## SOURCE EXCERPT
--*--
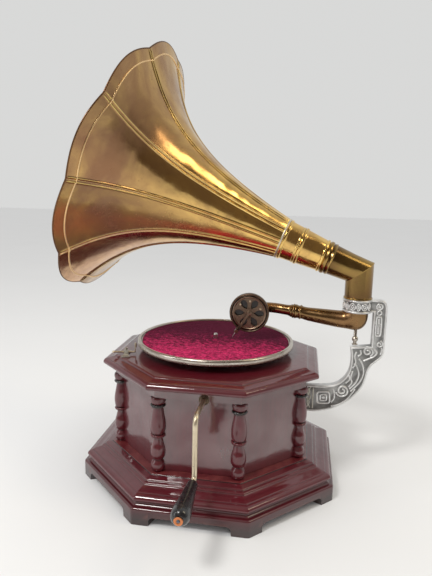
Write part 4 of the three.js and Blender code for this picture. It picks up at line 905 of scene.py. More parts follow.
class GRAMOPHONE_OT_velvet(bpy.types.Operator):
    """Velvet disc laid on the platter: its top is ruffled by the product of two sines, between 0.86
    and 1.0 of the cloth's thickness, and falls at the rim, whose radius wavers as a cut edge does"""

    bl_idname = "gramophone.velvet"
    bl_label = "Velvet"

    def execute(self, context):
        look = settings("turntable")
        place = node_middle("platter_felt") * [1, 1, 0]
        bottom = node_box("platter_felt")[0][2]
        thick = look.felt_thickness
        hole = 0.0039
        around, out = 240, 60
        angle = round_angles(around)
        edge = look.felt_radius - 0.0006 * (1 + np.sin(7 * angle) * np.sin(3 * angle + 1))
        spread = np.linspace(0, 1, out)[:, None]
        radius = hole + (edge - hole)[None] * spread
        ruffle = np.sin(radius * 310 + 2 * np.sin(3 * angle)) * np.sin(9 * angle + radius * 90)
        fall = np.clip((1 - spread) / 0.03, 0, 1)
        top = bottom + thick * (0.72 + 0.28 * fall * (0.75 + 0.25 * ruffle))
        ring = lambda r, z: np.stack(
            [place[0] + r * np.cos(angle), place[1] + r * np.sin(angle), np.broadcast_to(z, r.shape)], -1)
        upper, lower = ring(radius, top), ring(radius[[0, -1]], bottom)
        grid = np.concatenate([lower[:1], upper, lower[1:], lower[:1]])
        piece = make_piece("velvet_disc", [patch(grid, True)], "velvet", "turntable",
                           ("platter_felt",), crease=60)
        return {"FINISHED"}


# ---------------------------------------------------------------------------
# Crank
# ---------------------------------------------------------------------------

# Line of the crank's shaft, how far it reaches before the knee, and the drop of its arm.
CRANK_X, CRANK_Z = 9.3, 171.6
CRANK_REACH, CRANK_ARM = 211.0, 85.5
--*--
## TASK DETAILS
Reproduce the full listing word for word.

## FINISHED ANSWER
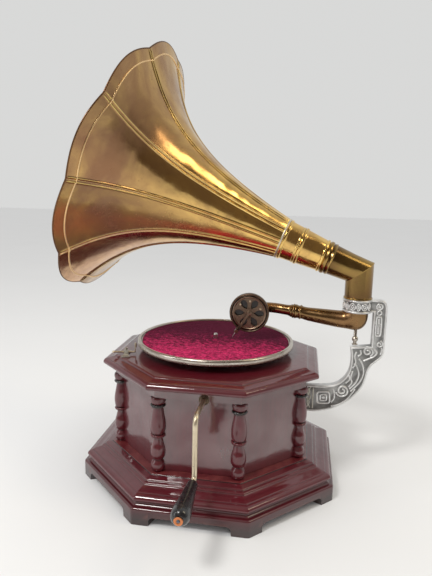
Write part 4 of the three.js and Blender code for this picture. It picks up at line 905 of scene.py. More parts follow.
class GRAMOPHONE_OT_velvet(bpy.types.Operator):
    """Velvet disc laid on the platter: its top is ruffled by the product of two sines, between 0.86
    and 1.0 of the cloth's thickness, and falls at the rim, whose radius wavers as a cut edge does"""

    bl_idname = "gramophone.velvet"
    bl_label = "Velvet"

    def execute(self, context):
        look = settings("turntable")
        place = node_middle("platter_felt") * [1, 1, 0]
        bottom = node_box("platter_felt")[0][2]
        thick = look.felt_thickness
        hole = 0.0039
        around, out = 240, 60
        angle = round_angles(around)
        edge = look.felt_radius - 0.0006 * (1 + np.sin(7 * angle) * np.sin(3 * angle + 1))
        spread = np.linspace(0, 1, out)[:, None]
        radius = hole + (edge - hole)[None] * spread
        ruffle = np.sin(radius * 310 + 2 * np.sin(3 * angle)) * np.sin(9 * angle + radius * 90)
        fall = np.clip((1 - spread) / 0.03, 0, 1)
        top = bottom + thick * (0.72 + 0.28 * fall * (0.75 + 0.25 * ruffle))
        ring = lambda r, z: np.stack(
            [place[0] + r * np.cos(angle), place[1] + r * np.sin(angle), np.broadcast_to(z, r.shape)], -1)
        upper, lower = ring(radius, top), ring(radius[[0, -1]], bottom)
        grid = np.concatenate([lower[:1], upper, lower[1:], lower[:1]])
        piece = make_piece("velvet_disc", [patch(grid, True)], "velvet", "turntable",
                           ("platter_felt",), crease=60)
        return {"FINISHED"}


# ---------------------------------------------------------------------------
# Crank
# ---------------------------------------------------------------------------

# Line of the crank's shaft, how far it reaches before the knee, and the drop of its arm.
CRANK_X, CRANK_Z = 9.3, 171.6
CRANK_REACH, CRANK_ARM = 211.0, 85.5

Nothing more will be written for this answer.